Restate the span of lines that starts with the line containing "grille_grommets();" and ends with the line containing "if empty is", word for word, including both, with nothing else.

START

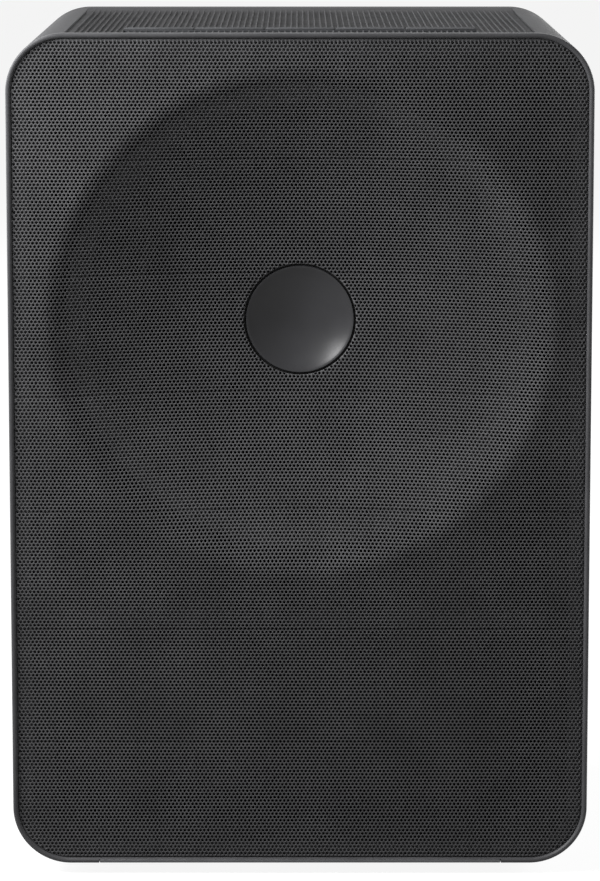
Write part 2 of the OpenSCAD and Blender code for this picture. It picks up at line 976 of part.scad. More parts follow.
// A round tube along a path that stays close to the YZ plane
module swept_tube(path, r, sides) {
    count = len(path);
    points = [
        for (i = [0:count - 1])
            let (
                along = path[min(i + 1, count - 1)] - path[max(i - 1, 0)],
                ahead = along / norm(along),
                side = cross(ahead, [1, 0, 0]),
                up = side / norm(side),
                across = cross(up, ahead)
            )
            for (k = [0:sides - 1])
                path[i] + r * (cos(360 * k / sides) * across + sin(360 * k / sides) * up)
    ];
    walls = [
        for (i = [0:count - 2], k = [0:sides - 1])
            let (n = (k + 1) % sides)
            [i * sides + k, i * sides + n, (i + 1) * sides + n, (i + 1) * sides + k]
    ];
    first = [for (k = [0:sides - 1]) sides - 1 - k];
    last = [for (k = [0:sides - 1]) (count - 1) * sides + k];
    polyhedron(points, concat([first], walls, [last]));
}

// Two wires hang from the driver's tags and run back over the brace to the connector
module speaker_wires() {
    tag_depth = shelf + 1;
    ring_count = 22;
    rear_z = connector_z;
    wire_gap = 0.4;
    tag_end = terminal_z - 3 - tag_len;
    color([0.5, 0.1, 0.1])
        for (sx = [-1, 1]) {
            start = [sx * tag_gap / 2, front_y + tag_depth, tag_end - wire_gap];
            finish = [connector_x + sx * 3, front_y + board_front - connector_h - wire_gap, rear_z];
            swept_tube(
                [
                    for (i = [0:ring_count])
                        curve_point(
                            start, start - [0, 0, 6], finish - [0, 55, 0], finish, i / ring_count
                        )
                ],
                wire_r, 8
            );
        }
}

// A board with one large window ties the side walls together below the driver
module cabinet_brace() {
    rail = 26;
    from = baffle_back + batten_d;
    color(wood)
        difference() {
            block(0, brace_top - brace_t / 2, body_w - 2 * wall_t - 2 * fit, brace_t, from, brace_end);
            block(
                0, brace_top - brace_t / 2, body_w - 2 * wall_t - 2 * rail, brace_t + 2,
                from + rail, brace_end - rail
            );
        }
}

module damping_pads() {
    pad_h = 150;
    inner_top = body_top - wall_t;
    color([0.75, 0.75, 0.72]) {
        block(0, inner_top - pad_t / 2, panel_w - 20, pad_t, pad_start, pad_end);
        for (sx = [-1, 1])
            block(
                sx * (body_w / 2 - wall_t - pad_t / 2), axis_z, pad_t, pad_h,
                pad_start, pad_end
            );
    }
}

module rubber_feet() {
    taper = 1.2;
    bore = 2.2;
    sink_r = 4.6;
    sink_d = foot_h / 2;
    color([0.03, 0.03, 0.03])
        for (p = foot_places)
            translate([p[0], p[1], 0])
                rotate_extrude()
                    polygon([
                        [sink_r, 0], [foot_r - taper, 0], [foot_r, taper],
                        [foot_r, foot_h], [bore, foot_h], [bore, sink_d], [sink_r, sink_d]
                    ]);
}

module foot_screws() {
    color(steel)
        for (p = foot_places)
            translate([p[0], p[1], foot_h / 2 - snug])
                screw(3.9, 1.6, 1.9, foot_h / 2 + wall_t - 1.5);
}

front_frame();
lower_trim();
cabinet_shell();
top_panel();
top_bar();
grille_sheet();
grille_frame();
grille_grommets();
grille_cup();
cup_retainer();
baffle();
baffle_screws();
driver_gasket();
driver_basket();
driver_surround();
driver_cone();
dust_cap();
coil_former();
voice_coil();
spider();
front_plate();
magnet();
back_plate();
driver_screws();
driver_terminals();
port_tube();
port_flare();
rear_cover();
rear_screws();
amp_plate();
amp_screws();
amp_board();
board_standoffs();
board_screws();
transformer();
capacitors();
amp_chip();
heatsink();
wireless_module();
power_inlet();
inlet_pins();
pairing_button();
switch_plunger();
tact_switch();
led_chip();
light_pipe();
wire_connector();
speaker_wires();
cabinet_brace();
damping_pads();
rubber_feet();
foot_screws();
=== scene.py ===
import json
import math

import bpy
import numpy as np
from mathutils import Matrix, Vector


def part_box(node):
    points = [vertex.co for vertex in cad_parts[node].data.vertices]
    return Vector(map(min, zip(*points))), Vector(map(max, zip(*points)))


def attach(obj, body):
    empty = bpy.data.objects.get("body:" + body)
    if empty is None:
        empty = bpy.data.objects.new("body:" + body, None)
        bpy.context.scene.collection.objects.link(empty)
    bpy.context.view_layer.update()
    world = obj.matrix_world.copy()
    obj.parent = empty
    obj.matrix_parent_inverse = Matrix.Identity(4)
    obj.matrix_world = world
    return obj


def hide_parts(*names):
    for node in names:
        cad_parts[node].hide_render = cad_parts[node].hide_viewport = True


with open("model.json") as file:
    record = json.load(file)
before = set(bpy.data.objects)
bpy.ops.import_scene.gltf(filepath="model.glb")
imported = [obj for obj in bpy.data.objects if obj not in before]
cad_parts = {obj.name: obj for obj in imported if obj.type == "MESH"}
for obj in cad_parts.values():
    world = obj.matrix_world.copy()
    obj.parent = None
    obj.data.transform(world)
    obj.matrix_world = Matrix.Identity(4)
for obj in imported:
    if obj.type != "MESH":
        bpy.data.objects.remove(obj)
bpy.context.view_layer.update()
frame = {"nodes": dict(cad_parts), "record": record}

MM = 0.001
TINY = 1e-9


# ---------------------------------------------------------------- places, in millimetres
# Depths are measured from the frame's front face, and insets from the cabinet's outline.

def node_box(node):
    """Lowest and highest corner of a CAD node, in millimetres."""
    low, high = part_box(node)
    return np.array(low) / MM, np.array(high) / MM


frame_low, frame_high = node_box("front_frame")
shell_low, _ = node_box("cabinet_shell")
panel_low, panel_high = node_box("top_panel")
bar_low, bar_high = node_box("top_bar")
trim_low, trim_high = node_box("lower_trim")
sheet_low, _ = node_box("grille_sheet")
cup_low, cup_high = node_box("grille_cup")

BODY_W = frame_high[0] - frame_low[0]
BODY_H = frame_high[2] - frame_low[2]
FRONT_Y = frame_low[1]
BODY_TOP = frame_high[2]
MID_Z = (frame_low[2] + frame_high[2]) / 2
CORNER_R = 25.0
WALL = 7.0
FIT = 0.2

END

TASK SOLUTION:
grille_grommets();
grille_cup();
cup_retainer();
baffle();
baffle_screws();
driver_gasket();
driver_basket();
driver_surround();
driver_cone();
dust_cap();
coil_former();
voice_coil();
spider();
front_plate();
magnet();
back_plate();
driver_screws();
driver_terminals();
port_tube();
port_flare();
rear_cover();
rear_screws();
amp_plate();
amp_screws();
amp_board();
board_standoffs();
board_screws();
transformer();
capacitors();
amp_chip();
heatsink();
wireless_module();
power_inlet();
inlet_pins();
pairing_button();
switch_plunger();
tact_switch();
led_chip();
light_pipe();
wire_connector();
speaker_wires();
cabinet_brace();
damping_pads();
rubber_feet();
foot_screws();
=== scene.py ===
import json
import math

import bpy
import numpy as np
from mathutils import Matrix, Vector


def part_box(node):
    points = [vertex.co for vertex in cad_parts[node].data.vertices]
    return Vector(map(min, zip(*points))), Vector(map(max, zip(*points)))


def attach(obj, body):
    empty = bpy.data.objects.get("body:" + body)
    if empty is None:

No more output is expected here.